▶ [Direction]:
Print exactly what the entries say, line by line, from the first line down to the one with "const noseRadius = 72;", inclusive.

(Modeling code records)

————————

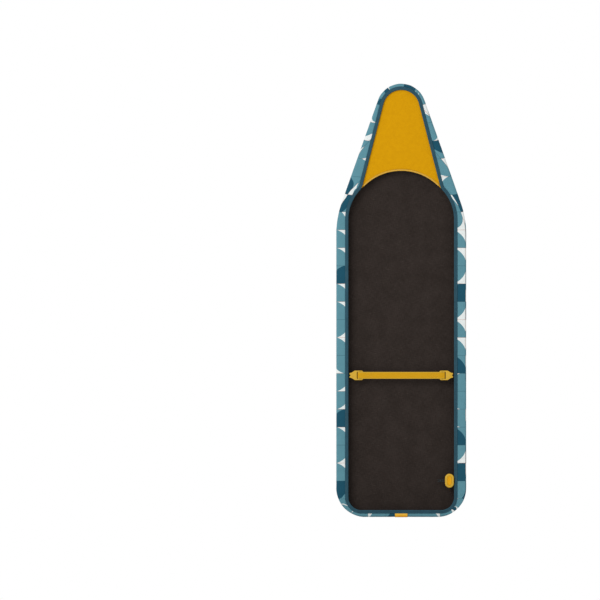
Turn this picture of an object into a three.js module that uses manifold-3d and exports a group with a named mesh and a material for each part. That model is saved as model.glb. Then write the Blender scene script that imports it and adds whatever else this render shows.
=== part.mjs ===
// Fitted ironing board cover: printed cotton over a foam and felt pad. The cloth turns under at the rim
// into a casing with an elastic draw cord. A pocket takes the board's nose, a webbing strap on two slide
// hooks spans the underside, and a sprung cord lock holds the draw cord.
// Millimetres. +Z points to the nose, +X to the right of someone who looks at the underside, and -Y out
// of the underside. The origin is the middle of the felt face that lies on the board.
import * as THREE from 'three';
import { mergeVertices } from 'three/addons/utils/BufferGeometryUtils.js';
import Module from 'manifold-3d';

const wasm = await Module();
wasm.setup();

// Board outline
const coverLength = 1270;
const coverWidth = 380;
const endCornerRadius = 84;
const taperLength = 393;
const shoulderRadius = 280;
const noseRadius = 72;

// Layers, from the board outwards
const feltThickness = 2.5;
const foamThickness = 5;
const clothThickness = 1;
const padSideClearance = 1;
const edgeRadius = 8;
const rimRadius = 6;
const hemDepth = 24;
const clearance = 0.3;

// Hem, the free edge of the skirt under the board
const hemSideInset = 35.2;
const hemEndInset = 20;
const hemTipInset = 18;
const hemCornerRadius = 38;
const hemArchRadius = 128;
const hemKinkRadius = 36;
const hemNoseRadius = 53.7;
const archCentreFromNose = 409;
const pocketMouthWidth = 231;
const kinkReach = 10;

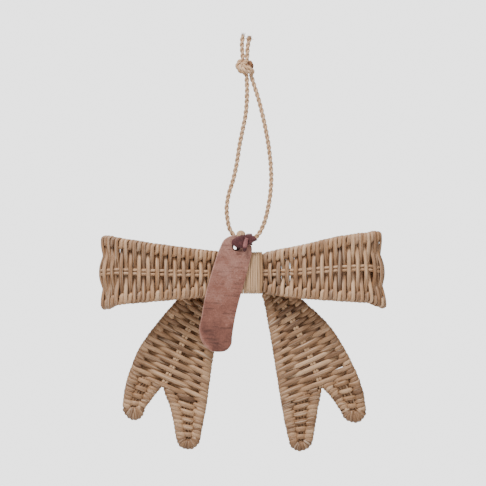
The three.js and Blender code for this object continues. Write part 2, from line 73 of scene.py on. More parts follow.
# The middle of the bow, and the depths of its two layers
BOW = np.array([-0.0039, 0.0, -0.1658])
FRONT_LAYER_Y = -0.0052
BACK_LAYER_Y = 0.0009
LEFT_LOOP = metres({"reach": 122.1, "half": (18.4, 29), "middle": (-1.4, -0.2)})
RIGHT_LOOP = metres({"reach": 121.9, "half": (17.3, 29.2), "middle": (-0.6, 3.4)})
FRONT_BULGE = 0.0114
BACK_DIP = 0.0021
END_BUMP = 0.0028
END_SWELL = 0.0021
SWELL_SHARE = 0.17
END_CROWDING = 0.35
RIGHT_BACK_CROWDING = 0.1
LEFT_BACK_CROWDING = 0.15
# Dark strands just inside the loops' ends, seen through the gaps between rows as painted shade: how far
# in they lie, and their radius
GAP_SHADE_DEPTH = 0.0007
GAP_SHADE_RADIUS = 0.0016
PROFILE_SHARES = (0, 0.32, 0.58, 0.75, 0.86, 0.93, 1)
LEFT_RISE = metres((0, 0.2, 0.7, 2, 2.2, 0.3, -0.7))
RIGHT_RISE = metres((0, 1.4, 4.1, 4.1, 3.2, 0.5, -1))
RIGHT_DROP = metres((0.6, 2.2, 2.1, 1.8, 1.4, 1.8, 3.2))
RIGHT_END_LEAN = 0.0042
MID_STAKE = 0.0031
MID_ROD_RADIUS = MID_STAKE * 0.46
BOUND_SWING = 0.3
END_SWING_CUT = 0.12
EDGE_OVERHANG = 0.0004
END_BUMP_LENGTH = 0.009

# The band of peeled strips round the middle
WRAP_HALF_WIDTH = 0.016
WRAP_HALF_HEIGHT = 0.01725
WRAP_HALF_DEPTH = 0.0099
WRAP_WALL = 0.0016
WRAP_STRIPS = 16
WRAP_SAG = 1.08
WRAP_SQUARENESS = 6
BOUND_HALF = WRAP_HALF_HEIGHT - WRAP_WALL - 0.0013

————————

▶ [Complete response]:
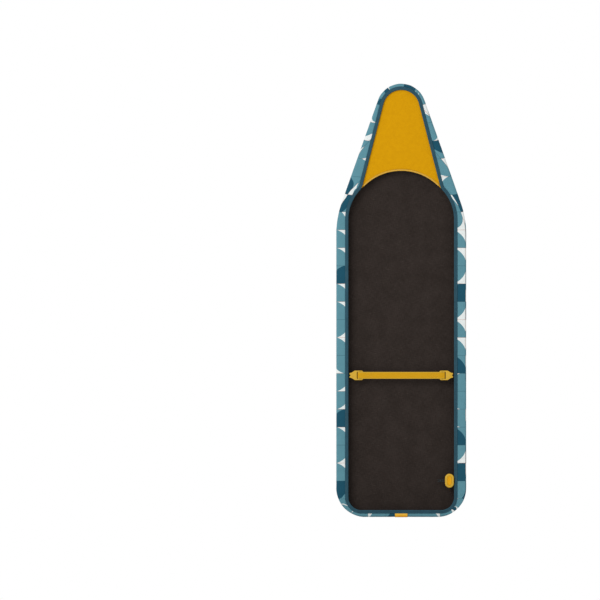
Turn this picture of an object into a three.js module that uses manifold-3d and exports a group with a named mesh and a material for each part. That model is saved as model.glb. Then write the Blender scene script that imports it and adds whatever else this render shows.
=== part.mjs ===
// Fitted ironing board cover: printed cotton over a foam and felt pad. The cloth turns under at the rim
// into a casing with an elastic draw cord. A pocket takes the board's nose, a webbing strap on two slide
// hooks spans the underside, and a sprung cord lock holds the draw cord.
// Millimetres. +Z points to the nose, +X to the right of someone who looks at the underside, and -Y out
// of the underside. The origin is the middle of the felt face that lies on the board.
import * as THREE from 'three';
import { mergeVertices } from 'three/addons/utils/BufferGeometryUtils.js';
import Module from 'manifold-3d';

const wasm = await Module();
wasm.setup();

// Board outline
const coverLength = 1270;
const coverWidth = 380;
const endCornerRadius = 84;
const taperLength = 393;
const shoulderRadius = 280;
const noseRadius = 72;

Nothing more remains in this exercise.